“The Humbling”

Susan Granger’s review of “The Humbling” (Millennium Entertainment)

 

Sometimes two artists work on the same idea at the same time: one succeeds, the other fails.

When Barry Levinson was adapting Philip Roth’s 2009 penultimate novel about the angst of an aging actor, I suspect he had no idea Alejandro Gonzalez Inarritu was making “Birdman.”

But he was. And Michael Keaton’s performance will be remembered, while Al Pacino’s probably will not.

Quoting Oscar Levant’s observation, “There’s a thin line between genius and insanity,” Pacino plays 67 year-old Simon Axler, who loses his grip on reality during a Broadway production of Shakespeare’s “As You Like It,” deliberately taking a face-first dive into the orchestra pit.

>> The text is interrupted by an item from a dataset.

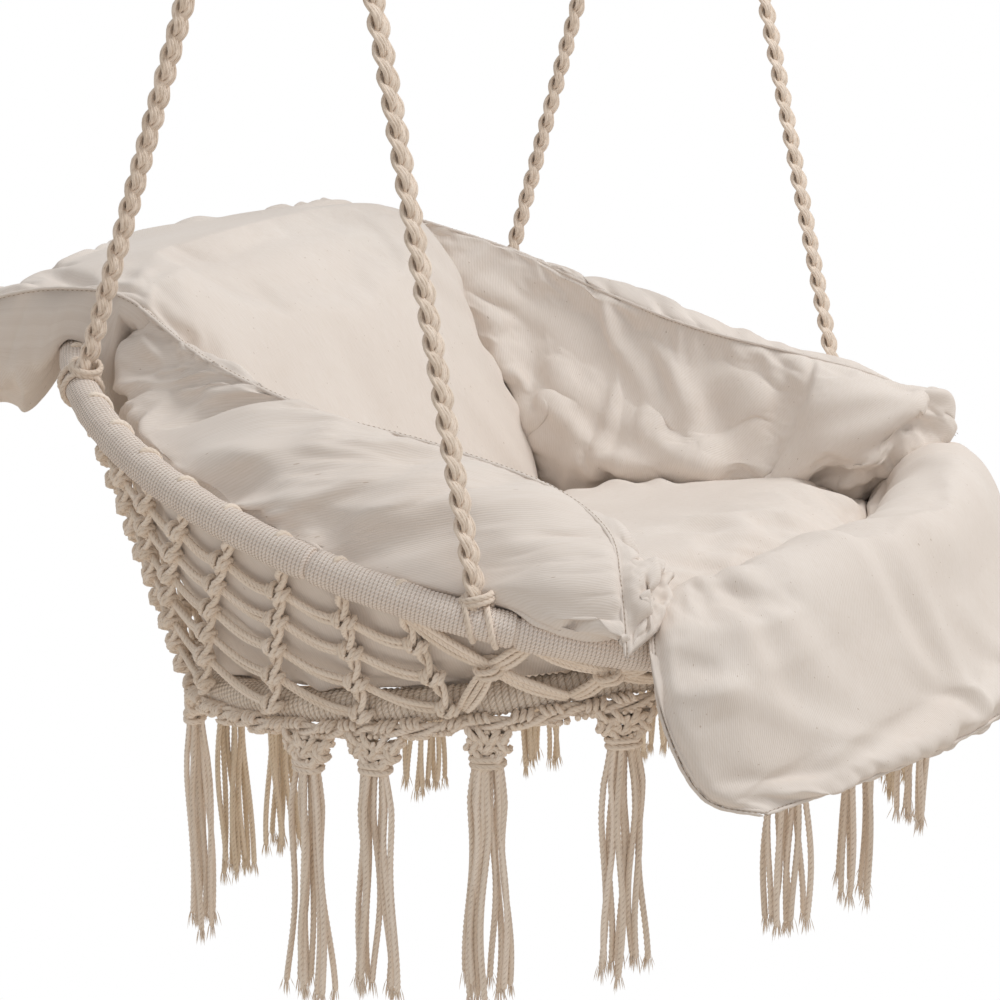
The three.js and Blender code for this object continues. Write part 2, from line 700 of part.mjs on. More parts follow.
const backLeftShares = [
  [0.53, 0.26, 0.06], [0.54, 0.45, 0.36], [0.585, 0.69, 0.7], [0.61, 0.86, 0.72],
  [0.66, 1.02, 0.71], [0.68, 1.13, 0.67],
];
const frontEdgeShares = [
  [-0.75, -0.85, -0.06], [-0.4, -1, -0.07], [0, -1.055, -0.08], [0.4, -1, -0.07], [0.75, -0.85, -0.06],
];
const frontSideShares = [
  [0.62, -0.5, 0.15], [0.67, -0.57, 0.23], [0.74, -0.62, 0.22], [0.78, -0.67, 0.11], [0.78, -0.76, -0.02],
  [0.75, -0.85, -0.06],
];

function edgeLine(shares, mirror = 1) {
  const reach = armRing.radius;
  const points = shares.map(([across, back, up]) => {
    const centre = seatRing.centre;
    return vector(mirror * across * reach, centre.y + back * reach, centre.z + up * reach);
  });
  return new THREE.CatmullRomCurve3(points);
}

// A surface between four edges, where low and high run across, left and right along
function patch(low, high, left, right) {
  return (u, v) => {
    const ruledAlong = low.getPoint(u).lerp(high.getPoint(u), v);
    const ruledAcross = left.getPoint(v).lerp(right.getPoint(v), u);
    const lowCorners = low.getPoint(0).lerp(low.getPoint(1), u);
    const highCorners = high.getPoint(0).lerp(high.getPoint(1), u);
    return ruledAlong.add(ruledAcross).sub(lowCorners.lerp(highCorners, v));
  };
}

function fullness(share) {
  const roundness = 2.6;
  const edgeSoftness = 0.8;
  return (1 - Math.abs(2 * share - 1) ** roundness) ** edgeSoftness;
}

// A filled panel: two skins that meet in a sharp seam all round
function panel(surface, upperSkin, lowerSkin) {
  const across = CUSHION_CELLS_ACROSS;
  const along = CUSHION_CELLS_ALONG;
  const width = surface(0, HALF).distanceTo(surface(1, HALF));
  const height = surface(HALF, 0).distanceTo(surface(HALF, 1));
  const gapU = SEAM_GAP / 2 / width;
  const gapV = SEAM_GAP / 2 / height;
  const step = 0.01;
  const points = [];
  const indexOf = new Map();
  const add = (i, j, skin) => {
    const edge = i === 0 || j === 0 || i === across || j === along;
    const key = edge ? `${i} ${j}` : `${i} ${j} ${skin.name}`;
    if (!indexOf.has(key)) {
      const u = gapU + ((1 - 2 * gapU) * i) / across;
      const v = gapV + ((1 - 2 * gapV) * j) / along;
      const middle = surface(u, v);
      const alongU = surface(Math.min(u + step, 1), v).sub(surface(Math.max(u - step, 0), v));
      const alongV = surface(u, Math.min(v + step, 1)).sub(surface(u, Math.max(v - step, 0)));
      const normal = alongU.cross(alongV).normalize();
      indexOf.set(key, points.length);
      points.push(edge ? middle : skin.place(middle, normal, u, v));
    }
    return indexOf.get(key);
  };
  const triangles = [];
  const upper = { name: 'upper', place: upperSkin };
  const lower = { name: 'lower', place: lowerSkin };
  for (let i = 0; i < across; i += 1) {
    for (let j = 0; j < along; j += 1) {
      for (const skin of [upper, lower]) {
        const corners = [add(i, j, skin), add(i + 1, j, skin), add(i + 1, j + 1, skin), add(i, j + 1, skin)];
        if (skin === lower) corners.reverse();
        const [a, b, c, d] = corners;
        triangles.push([a, b, c], [a, c, d]);
      }
    }
  }
  return meshFromTriangles(points, triangles);
}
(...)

Recuperating at a psychiatric hospital, he’s approached by another patient, Sybil (Nina Arianda), who caught her wealthy husband is sexually abusing their young daughter. Having seen Simon play a murderer on-screen, she wants to hire Simon to kill him.

When Simon’s released, he retreats to find solace at his bucolic Connecticut home. But the peace-of-mind he’s looking for is shattered by the sudden appearance of Pegeen (Greta Gerwig), the thirty-something daughter of old friends (Dianne Wiest, Dan Hedaya), along with persistent Sybil.

Though Pegeen claims to be a lesbian, she flirts outrageously with Simon, winding up in bed with him, much to the chagrin of two of her former lovers (Kyra Sedgwick, Billy Porter), who are stalking her, and bewilderment of Simon’s loyal housekeeper (Mary Louise Wilson).

Al Pacino is the embodiment of a despairing, self-absorbed performer who cannot separate art from life, a concept that’s amplified by meetings with his agent (Charles Grodin) and Skype sessions with his psychiatrist (Dylan Baker).

Shot in 20 days in and around Barry Levinson’s Fairfield County estate, it’s unevenly scripted by Buck Henry (“The Graduate”) and Michal Zebede and indulgently directed by Levinson.

On the Granger Movie Gauge of 1 to 10, “The Humbling” is an awkwardly sexist, tragi-comedic 3, serving – at best – as eccentric Pacino’s inventively off-beat master class in acting.